Kristian Berg Harpiken, director of the Nobel Institute and secretary of the Nobel Committee, told Norway's TV2, "Highly likely it's espionage," he said and added that the institute would investigate the issue and "where necessary, we will further tighten security."

Harpiken explained that a probe "could make it appear as if someone on the inside deliberately leaked information. That is not likely."

He added, "It's too certain to say for sure, but it's no secret that the Nobel Institute is subject to espionage. It is obvious that the institution is of interest to actors who want to acquire information, both states and other organisations. The motives can be both political and economic. This has been going on for many decades."

Israeli connection

US President Donald Trump, who has long sought the Nobel Peace Prize, criticised the decision through his office, calling it “politics over peace”.
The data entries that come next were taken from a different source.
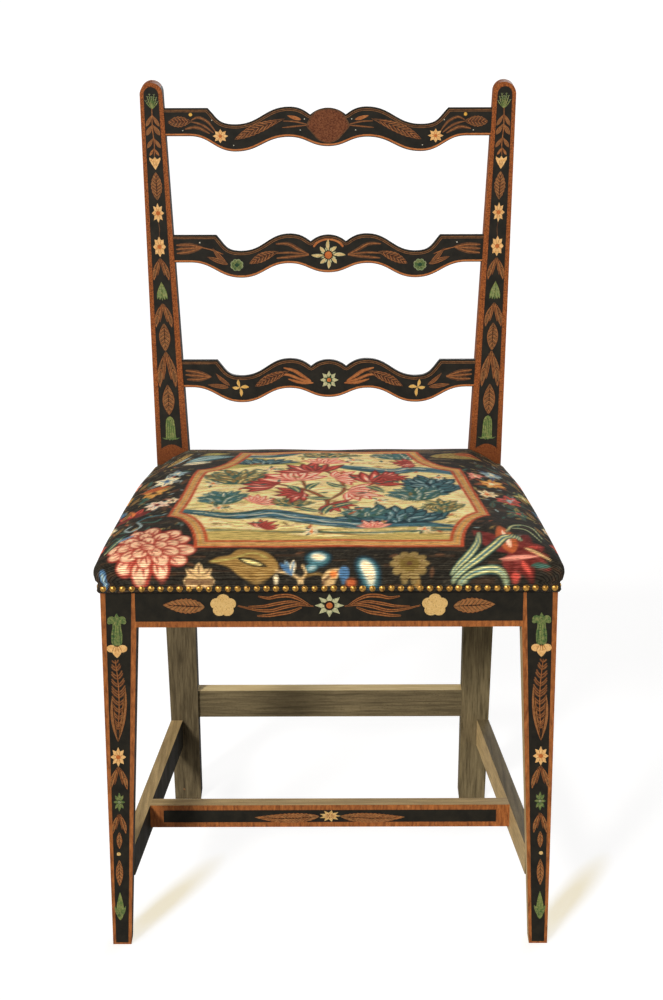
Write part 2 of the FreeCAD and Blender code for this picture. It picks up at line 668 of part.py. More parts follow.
def hessian():
    """The hessian sheet laid over the webs and out on to the rails."""
    level = FRAME_TOP + 2 * WEB_THICKNESS
    return Part.Face(seat_outline(-HESSIAN_INSET, 0, SKIRT_CORNER, level)).extrude(UP * HESSIAN_THICKNESS)


def clear_of_posts(shape, posts):
    """Cuts a seat layer round the posts, and drops what would lie beside and behind them."""
    behind = []
    for s in SIDES.values():
        inner = s * (post_inner(KNEE_HEIGHT) + POST_SEAT_WIDTH / 2)
        start = SEAT_DEPTH + POST_SEAT_DEPTH / 2
        behind.append(block(inner, s * FRONT_WIDTH, start, REAR_MOST, RAIL_BOTTOM, FRAME_TOP + 2 * CROWN_HEIGHT))
        inner_face = s * (post_inner(FRAME_TOP) + JOINT_GAP)
        back = SEAT_DEPTH + POST_SEAT_DEPTH - JOINT_GAP
        behind.append(block(inner_face, s * FRONT_WIDTH, back, REAR_MOST, RAIL_BOTTOM, FRAME_TOP + 2 * CROWN_HEIGHT))
    return shape.cut(list(posts.values()) + behind)


def nail(place, facing):
    """A brass nail's domed head, seated on the cover and facing outwards."""
    width_share, height_share = NAIL_SHOULDER_SHARES
    rim = regular_wire(NAIL_SIDES, NAIL_RADIUS, 0, V(0, 0, 0))
    shoulder = regular_wire(NAIL_SIDES, NAIL_RADIUS * width_share, NAIL_HEIGHT * height_share, V(0, 0, 0))
    head = Part.makeLoft([rim, shoulder, Part.Vertex(0, 0, NAIL_HEIGHT)], True, True)
    head.Placement = FreeCAD.Placement(place, FreeCAD.Rotation(UP, facing))
    return head


def nail_row(start, end, facing):
    """Nails evenly spaced from start to end, as near to the pitch as a whole number allows."""
    gaps = max(1, round((end - start).Length / NAIL_PITCH))
    return [nail(start + (end - start) * (i / gaps), facing) for i in range(gaps + 1)]


def brass_nails():
    """Close nailing along the cover's edge: front, both sides, and the back between the posts."""
    z = COVER_EDGE_HEIGHT + NAIL_MARGIN
    clear = NAIL_CORNER_CLEARANCE
    front = FRONT_WIDTH / 2 + COVER_THICKNESS - clear
    back = post_inner(z) - clear
    heads = nail_row(V(-front, -COVER_THICKNESS, z), V(front, -COVER_THICKNESS, z), V(0, -1, 0))
    rear = FRAME_BACK + COVER_THICKNESS
    heads += nail_row(V(-back, rear, z), V(back, rear, z), V(0, 1, 0))
    for s in SIDES.values():
        start = V(s * side_line(clear, COVER_THICKNESS), clear, z)
        end = V(s * side_line(SEAT_DEPTH - clear, COVER_THICKNESS), SEAT_DEPTH - clear, z)
        heads += nail_row(start, end, V(s, SIDE_SLOPE, 0))
    return Part.makeCompound(heads)


def build():
    """Every piece of the chair, by name."""
    legs = {side: front_leg(side) for side in SIDES}
    posts = {side: back_post(side) for side in SIDES}
    ladder = {
        "crest_rail": (CREST_HEIGHT, CREST_FLAT_END, CREST_SCOOP_PLACE),
        "middle_ladder_rail": (CREST_HEIGHT - LADDER_PITCH, LADDER_FLAT_END, LADDER_SCOOP_PLACE),
        "lower_ladder_rail": (CREST_HEIGHT - 2 * LADDER_PITCH, LADDER_FLAT_END, LADDER_SCOOP_PLACE),
    }
    pieces = {name: ladder_rail(*sizes, posts) for name, sizes in ladder.items()}
    pieces["front_seat_rail"] = front_seat_rail()
    pieces["rear_seat_rail"] = rear_seat_rail(posts)
    stretchers = {side: side_stretcher(side) for side in SIDES}
    pieces["cross_stretcher"] = cross_stretcher(list(stretchers.values()))
    pieces["rear_stretcher"] = rear_stretcher(posts)
    for side in SIDES:
        rail = side_seat_rail(side)
        pieces["side_seat_rail_" + side] = rail
        pieces["side_stretcher_" + side] = stretchers[side].cut(cross_stretcher_tenon(JOINT_GAP))
        for place, rear, carrier in (("front", False, legs[side]), ("rear", True, posts[side])):
            pieces["corner_block_%s_%s" % (place, side)] = corner_block(side, rear, [carrier, rail])
        front_tenon, rear_tenon = side_rail_tenons(side, JOINT_GAP)
        low_front, low_rear = side_stretcher_tenons(side, JOINT_GAP)
        pieces["front_leg_" + side] = legs[side].cut([front_rail_tenon(side, JOINT_GAP), front_tenon, low_front])
        mortises = [rear_rail_tenon(side, JOINT_GAP), rear_tenon, low_rear, rear_stretcher_tenon(JOINT_GAP)]
        mortises += [ladder_tenon(sizes[0], side, JOINT_GAP) for sizes in ladder.values()]
        pieces["back_post_" + side] = posts[side].cut(mortises)
    strips, pieces["web_tacks"] = webs()
    pieces.update(strips)
    layers = {
        "hessian_sheet": hessian(),
        "hair_stuffing": seat_stuffing(),
        "linen_undercover": seat_linen(),
        "needlework_cover": seat_cover(),
    }
    pieces.update({name: clear_of_posts(shape, posts) for name, shape in layers.items()})
    pieces["brass_nails"] = brass_nails()
    return pieces


os.makedirs("parts", exist_ok=True)
for name, shape in build().items():
    shape.translate(V(0, Y_SHIFT, 0))
    shape.exportStep(os.path.join("parts", name + ".step"))
    box = shape.BoundBox
    print(name, len(shape.Solids), "solid", shape.isValid(), round(shape.Volume / 1000, 2), "cm3",
          [round(v, 1) for v in (box.XMin, box.XMax, box.YMin, box.YMax, box.ZMin, box.ZMax)])
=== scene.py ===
"""A painted ladder-back side chair with a needlework seat, dressed over its solids."""
import json
import logging
import math
from dataclasses import dataclass, field
from enum import Enum
from typing import Callable, Iterable, Sequence

import bmesh
import bpy
import numpy as np
from mathutils import Matrix, Vector

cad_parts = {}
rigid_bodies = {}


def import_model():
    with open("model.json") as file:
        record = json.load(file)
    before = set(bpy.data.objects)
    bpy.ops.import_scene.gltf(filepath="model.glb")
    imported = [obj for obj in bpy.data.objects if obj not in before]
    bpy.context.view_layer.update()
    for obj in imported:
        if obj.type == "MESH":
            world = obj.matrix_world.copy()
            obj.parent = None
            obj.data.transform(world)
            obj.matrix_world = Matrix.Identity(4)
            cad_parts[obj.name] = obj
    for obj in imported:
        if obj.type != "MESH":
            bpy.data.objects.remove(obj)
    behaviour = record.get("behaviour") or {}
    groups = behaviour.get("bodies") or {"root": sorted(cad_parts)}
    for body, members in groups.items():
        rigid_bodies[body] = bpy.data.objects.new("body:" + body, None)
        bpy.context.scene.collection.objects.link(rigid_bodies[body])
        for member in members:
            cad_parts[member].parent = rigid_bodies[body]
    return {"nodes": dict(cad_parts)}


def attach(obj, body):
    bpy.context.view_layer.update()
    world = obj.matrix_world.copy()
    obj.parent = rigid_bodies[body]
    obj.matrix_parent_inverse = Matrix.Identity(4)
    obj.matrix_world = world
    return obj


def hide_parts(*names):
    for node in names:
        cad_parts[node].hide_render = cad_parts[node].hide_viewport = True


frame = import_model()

LOG = logging.getLogger("chair")
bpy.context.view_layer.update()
MM = 0.001
MERGE = 1e-6
SIDES = (-1.0, 1.0)
Point = tuple[float, float]

# Measures of the solids in millimetres, and leans as shares.
FRONT_FACE = 250.0
KNEE_HEIGHT = 458.0
POST_INNER = 179.0
SEAT_SLOPE = 0.10156
NAIL_PITCH = 10.9
LEG_AXIS, LEG_LEAN = 250.2, -0.0215
POST_AXIS, POST_LEAN = 200.0, 0.04794
POST_FACE = 382.5


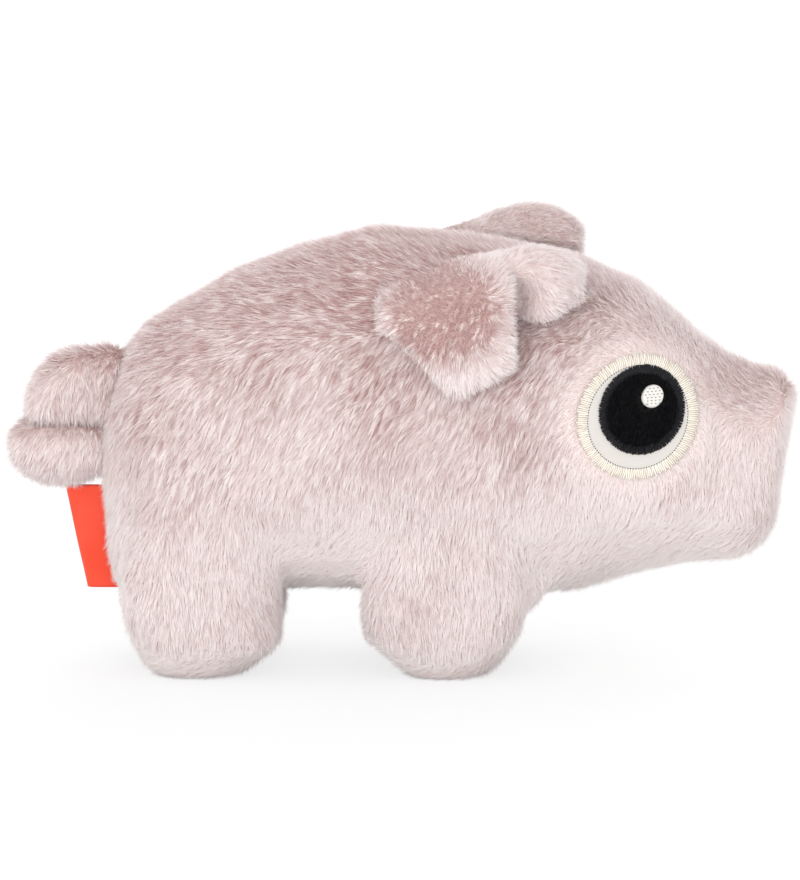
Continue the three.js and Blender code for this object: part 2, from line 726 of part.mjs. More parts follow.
function addEyes(group) {
  const wholePost = (radius) => eyePost(0, 0, radius, discSegments);
  const pupilPost = (radius) => eyePost(pupilForward, pupilUp, radius, discSegments);
  const pupilLow = clearance + feltThickness + clearance;
  const shineLow = pupilLow + feltThickness + clearance;
  const shine = eyePost(highlightForward, highlightUp, highlightRadius, highlightSegments);
  const [felt, rim] = discAndRing(wholePost, eyeRadius, eyeRimWidth, feltUnderThread, clearance);
  const [pupil, pupilRim] = discAndRing(pupilPost, pupilRadius, pupilRimWidth, feltUnderThread, pupilLow);
  const pieces = [
    ["felt", felt, whiteFelt],
    ["rim", rim, creamThread],
    ["pupil", pupil, blackFelt],
    ["pupil_rim", pupilRim, blackThread],
    ["highlight", layerOf(shine, shineLow, shineLow + threadThickness), creamThread],
  ];
  for (const { name, side } of sides) {
    for (const [piece, solid, material] of pieces) {
      group.add(meshOf(`eye_${name}_${piece}`, solid, material, side));
    }
  }
}

const pig = new THREE.Group();
addTrunk(pig);
addLegs(pig);
addSnout(pig);
addEyes(pig);
addEars(pig);
addTail(pig);
addLabel(pig);

// The origin is on the floor, under the middle of the whole toy.
const extent = new THREE.Box3().setFromObject(pig);
pig.position.set(-(extent.min.x + extent.max.x) / 2, 0, -extent.min.z);

export default pig;
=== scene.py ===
"""A small stuffed toy pig of pink plush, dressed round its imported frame.

Every size in the classes is written in millimetres and turned into metres by mm(). The pig's snout
points along +X, its left side is +Y and it stands on the floor at Z = 0.
"""

import logging
import math
from dataclasses import dataclass
from enum import Enum
from typing import Any, Iterable, Sequence

import bmesh
import bpy
import numpy as np
from mathutils import Matrix, Vector, noise
from mathutils.bvhtree import BVHTree
from mathutils.kdtree import KDTree


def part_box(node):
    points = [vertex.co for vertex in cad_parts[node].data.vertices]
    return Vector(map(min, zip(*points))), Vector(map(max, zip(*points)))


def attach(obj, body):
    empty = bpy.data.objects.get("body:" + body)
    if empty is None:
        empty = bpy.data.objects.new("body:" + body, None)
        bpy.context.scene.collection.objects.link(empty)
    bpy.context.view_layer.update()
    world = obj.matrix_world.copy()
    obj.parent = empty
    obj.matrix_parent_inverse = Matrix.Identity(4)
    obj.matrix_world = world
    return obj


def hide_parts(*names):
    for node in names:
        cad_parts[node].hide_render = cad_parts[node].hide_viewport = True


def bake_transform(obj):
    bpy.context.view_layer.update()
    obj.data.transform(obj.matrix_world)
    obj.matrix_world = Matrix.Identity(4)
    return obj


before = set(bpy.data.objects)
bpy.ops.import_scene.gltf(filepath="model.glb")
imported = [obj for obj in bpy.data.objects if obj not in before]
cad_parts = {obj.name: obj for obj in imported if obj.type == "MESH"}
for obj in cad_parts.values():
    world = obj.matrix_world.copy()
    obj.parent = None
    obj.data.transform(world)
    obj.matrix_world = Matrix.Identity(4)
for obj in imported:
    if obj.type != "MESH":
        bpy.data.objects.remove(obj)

LOG = logging.getLogger("plush_pig")
Array = np.ndarray
Named = dict[str, Any]
Inputs = dict[str | int, Any]
Piece = bpy.types.Object
Mesh = bpy.types.Mesh
Material = bpy.types.Material
Tree = bpy.types.NodeTree
Socket = bpy.types.NodeSocket
Colour = tuple[float, float, float]
Place = tuple[float, float, float]
Span = tuple[float, float]
Bulge = tuple[Place, Place]
UP = np.array((0.0, 0.0, 1.0))
LAST_TRIANGLES = 190_000  # a piece holds fewer than this
SPIKE_POINTS = 4  # three at the root of a spike of pile and one at its tip
THREAD_ARCH = 2.3  # how high the bend of a stitch is set, in shares of the rise of its middle
THREAD_DIP = -0.35  # how deep its ends are sunk, in the same shares
FRAYED = (-0.25, 1.0)  # how much shorter or longer a satin stitch turns out, in shares of its fray


def mm(value: float) -> float:
    """A length in millimetres as metres."""
    return value / 1000


def tinted(red: int, green: int, blue: int) -> Colour:
    """A colour as the eye reads it, turned into the linear light that a shader wants.

    Args:
        red: How much red it holds, from 0 to 255.
        green: How much green.
        blue: How much blue.

    Returns:
        The colour in linear light, from 0 to 1.
    """
    return tuple(
        c / 12.92 if c <= 0.04045 else ((c + 0.055) / 1.055) ** 2.4
        for c in (red / 255, green / 255, blue / 255)
    )


def unit(vectors: Array) -> Array:
    """Rows of vectors at length one."""
    lengths = np.linalg.norm(vectors, axis=-1, keepdims=True)
    return vectors / np.maximum(lengths, 1e-12)


def smooth(values: Array, low: float, high: float) -> Array:
    """A soft step from 0 at low to 1 at high."""
    t = np.clip((values - low) / (high - low), 0, 1)
    return t * t * (3 - 2 * t)


def gained(pair: Span, share: Array) -> Array:
    """The first number of a pair, with a share of the second added to it."""
    return pair[0] + pair[1] * share


def rising(metres: Array, span: Span) -> Array:
    """A soft step over lengths in metres, from 0 to 1 along a span in millimetres."""
    return smooth(metres, mm(span[0]), mm(span[1]))


class Side(Enum):
    """The pig's two sides, with the sign of Y there."""

    LEFT = 1
    RIGHT = -1

    @property
    def label(self) -> str:
        """The side's name as the frame spells it."""
        return self.name.lower()


# Meshes


def values_of(items: Any, name: str, width: int = 1, kind: type = np.float32) -> Array:
    """What every item of one of a mesh's collections holds under a name.

    Args:
        items: The collection, such as a mesh's edges.
        name: The property's name.
        width: How many numbers each item holds.
        kind: The kind of number.

    Returns:
        One number for each item, or one row where an item holds more.
    """
    found = np.empty(len(items) * width, kind)
    items.foreach_get(name, found)
    return found if width == 1 else found.reshape(-1, width)


def points_of(mesh: Mesh) -> Array:
    """The places of a mesh's points, one row each."""
    return values_of(mesh.vertices, "co", 3).astype(float)


def normals_of(mesh: Mesh) -> Array:
    """The outward direction at each point of a mesh."""
    return values_of(mesh.vertex_normals, "vector", 3).astype(float)


def rimmed(rows: int, columns: int) -> list[list[int]]:
    """The faces of two nets of points, one over the other, joined all round their rims.

    Args:
        rows: The rows of points in each net.
        columns: The points in each row.

    Returns:
        The points of each face, where the second net's follow the first's.
    """
    net = rows * columns
    faces = []
    for a in (r * columns + c for r in range(rows - 1) for c in range(columns - 1)):
        b = a + columns
        faces.append([a, b, b + 1, a + 1])
        faces.append([net + a, net + a + 1, net + b + 1, net + b])
    loop = [r * columns for r in range(rows)]
    loop += [net - columns + c for c in range(1, columns)]
    loop += [r * columns + columns - 1 for r in reversed(range(rows - 1))]
    loop += list(range(columns - 2, 0, -1))
    return faces + [[a, net + a, net + b, b] for a, b in zip(loop, loop[1:] + loop[:1])]


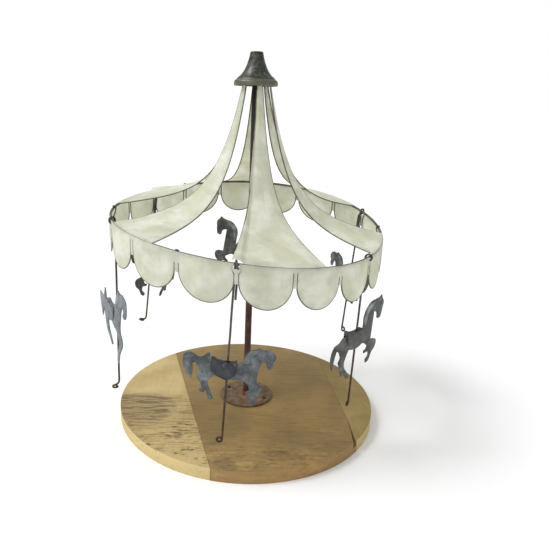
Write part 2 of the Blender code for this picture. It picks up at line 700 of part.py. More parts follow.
def make_saddle_mesh(rod, hole_ahead):
    """A folded strip that straddles the horse and its rod: a block with a slot from below and a hole for the rod."""
    mesh = flat_outline(f"saddle_{rod}", SADDLE_OUTLINE, SADDLE_INNER - SADDLE_OUTER + 2 * SADDLE_TIN)
    block = helper(f"saddle_block_{rod}", mesh)
    bm = bmesh.new()
    bmesh.ops.create_cube(bm, size=1)
    size = Matrix.Diagonal((SLOT_LENGTH, SADDLE_INNER - SADDLE_OUTER, SLOT_DEPTH, 1))
    bmesh.ops.transform(bm, matrix=size, verts=bm.verts)
    slot_mesh = bpy.data.meshes.new(f"saddle_slot_{rod}")
    bm.to_mesh(slot_mesh)
    bm.free()
    slot = helper(slot_mesh.name, slot_mesh)
    slot.location.z = SLOT_TOP - SLOT_DEPTH / 2
    cut = block.modifiers.new("slot", "BOOLEAN")
    cut.object = slot
    cut.operation = "DIFFERENCE"
    hole_place = Vector((hole_ahead, HOOK_BEND - SADDLE_MIDDLE, 0))
    radius = ROD_WIRE + FIT_GAP
    cut_hole(block, f"saddle_rod_hole_{rod}", hole_place, radius, SLOT_DEPTH, 12, SADDLE_HOLE_STRETCH)
    bpy.context.view_layer.update()
    graph = bpy.context.evaluated_depsgraph_get()
    finished = bpy.data.meshes.new_from_object(block.evaluated_get(graph))
    finished.name = f"saddle_{rod}"
    return finished


def make_rod(rod):
    _, length, _, _, eye = RODS[rod]
    outline, drop, nose_up, turn, ahead, scale = HORSES[rod]
    pivot = add_empty(f"pivot_{rod}", rod_frame(rod), CANOPY)
    wire(f"rod_{rod}", rod_path(length, eye), ROD_WIRE, ROD_STEEL, pivot)
    crossing = Matrix.Translation((-HOOK_SIDE, HOOK_BEND, -drop))
    attitude = Matrix.Rotation(math.radians(turn), 4, "Z") @ Matrix.Rotation(math.radians(-nose_up), 4, "Y")
    sheet = -(ROD_WIRE + FIT_GAP + TIN / 2)
    horse_mesh = flat_outline(f"horse_{rod}", HORSE_OUTLINES[outline], TIN)
    grown = Matrix.Diagonal((scale, 1, scale, 1))
    horse_place = Matrix.Translation((ahead, sheet, 0)) @ grown
    add_object(f"horse_{rod}", horse_mesh, HORSE_TIN, pivot, crossing @ attitude @ horse_place)
    saddle_ahead = ahead + SADDLE_AHEAD[outline] * MM
    lean = SADDLE_HOLE_HEIGHT * MM * math.tan(math.radians(nose_up))
    saddle_mesh = make_saddle_mesh(rod, (lean - saddle_ahead) / scale)
    saddle_place = Matrix.Translation((saddle_ahead, SADDLE_MIDDLE - HOOK_BEND, 0)) @ grown
    add_object(f"saddle_{rod}", saddle_mesh, SADDLE_PAINT, pivot, crossing @ attitude @ saddle_place)


BASE = add_empty("base_frame", Matrix.Identity(4))
CANOPY = add_empty("canopy_axis", Matrix.Identity(4))

make_board()
make_post()
make_cap()
make_hoop()
for panel_number in range(PANELS):
    make_panel_wire(panel_number)
make_skirt()
for gore_name in GORES:
    make_gore(gore_name)
for rod_name in RODS:
    make_rod(rod_name)
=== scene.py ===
import math

import bmesh
import bpy
from mathutils import Euler, Matrix, Vector, noise


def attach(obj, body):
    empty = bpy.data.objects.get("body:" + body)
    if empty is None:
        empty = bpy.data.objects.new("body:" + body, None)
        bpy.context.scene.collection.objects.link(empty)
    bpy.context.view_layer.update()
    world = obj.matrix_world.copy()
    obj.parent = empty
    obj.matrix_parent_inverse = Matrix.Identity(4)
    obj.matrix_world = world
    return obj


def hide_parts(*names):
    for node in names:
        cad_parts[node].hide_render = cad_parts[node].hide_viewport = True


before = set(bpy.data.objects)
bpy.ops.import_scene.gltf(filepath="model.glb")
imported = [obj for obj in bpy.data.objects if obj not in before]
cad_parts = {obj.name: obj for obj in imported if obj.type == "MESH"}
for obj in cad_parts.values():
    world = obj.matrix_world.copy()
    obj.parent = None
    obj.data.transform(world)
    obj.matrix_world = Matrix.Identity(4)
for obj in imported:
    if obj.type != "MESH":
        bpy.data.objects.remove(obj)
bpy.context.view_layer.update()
mm = 0.001
fitGap = 0.0003  # between pieces that would touch


# camera, light and floor

view = {
    "place": (-0.00414, -0.61207, 0.35746),
    "turn": -0.001,
    "lookDown": 0.3234,
    "roll": 0.0291,
    "lens": 36.88,
    "shift": (0.0540, 0.0235),
}


def setCamera():
    turn, lookDown, roll = view["turn"], view["lookDown"], view["roll"]
    level = math.cos(lookDown)
    ahead = Vector((math.sin(turn) * level, math.cos(turn) * level, -math.sin(lookDown)))
    side = ahead.cross(Vector((0, 0, 1))).normalized()
    above = side.cross(ahead)
    right = side * math.cos(roll) + above * math.sin(roll)
    up = above * math.cos(roll) - side * math.sin(roll)
    bpy.ops.object.camera_add()
    camera = bpy.context.object
    stand = Matrix((right, up, -ahead)).transposed().to_4x4()
    camera.matrix_world = Matrix.Translation(view["place"]) @ stand
    camera.data.lens = view["lens"]
    camera.data.shift_x, camera.data.shift_y = view["shift"]
    bpy.context.scene.camera = camera


studio = {
    "floorSize": 24,
    "floorColour": "#f6f6f6",
    "skyColour": "#ffffff",
    "skyStrength": 0.66,
    # strength, softness, and where the light comes from
    "sun": (1.95, math.radians(25), (-0.62, -0.05, 0.78)),
    "fill": (0.42, math.radians(70), (-0.6, -0.75, 0.25)),
}


def toLinear(hexColour):
    channels = [int(hexColour[i : i + 2], 16) / 255 for i in (1, 3, 5)]
    return [c / 12.92 if c <= 0.04045 else ((c + 0.055) / 1.055) ** 2.4 for c in channels] + [1.0]


def addNode(tree, kind, settings, result=0):
    # a node with its settings, where an output given as a value is linked, and the result it is used for
    node = tree.nodes.new("ShaderNode" + kind)
    for key, value in settings.items():
        if key == "stops":
            colours = node.color_ramp.elements
            while len(colours) < len(value):
                colours.new(0.5)
            for element, (place, colour) in zip(colours, value):
                element.position = place
                element.color = toLinear(colour)
        elif isinstance(value, bpy.types.NodeSocket):
            tree.links.new(value, node.inputs[key])
        elif isinstance(key, int) or key in node.inputs:
            node.inputs[key].default_value = toLinear(value) if isinstance(value, str) else value
        else:
            setattr(node, key, value)
    return node if result is None else node.outputs[result]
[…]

Critics highlighted Machado’s previous support for Israel and Prime Minister Benjamin Netanyahu’s Likud Party, accusing her of backing “the genocide in Gaza”.

In one past statement, she wrote, “The struggle of Venezuela is the struggle of Israel,” later calling Israel a “genuine ally of freedom.”

Norwegian lawmaker Bjornar Moxnes noted that Machado had signed a cooperation document with Likud in 2020, arguing the award “contradicts Nobel’s purpose.”

Post her win, she courted another controversy: that if elected in Venezuela, she would move her country’s embassy in Tel Aviv to Jerusalem.

"I believe, and I can announce, that our government will move our Israeli embassy to Jerusalem," Machado said in an interview with an Israeli channel.

"I promise one day, we'll have a close relationship between Venezuela and Israel. That will be part of our support to the State of Israel,” she added.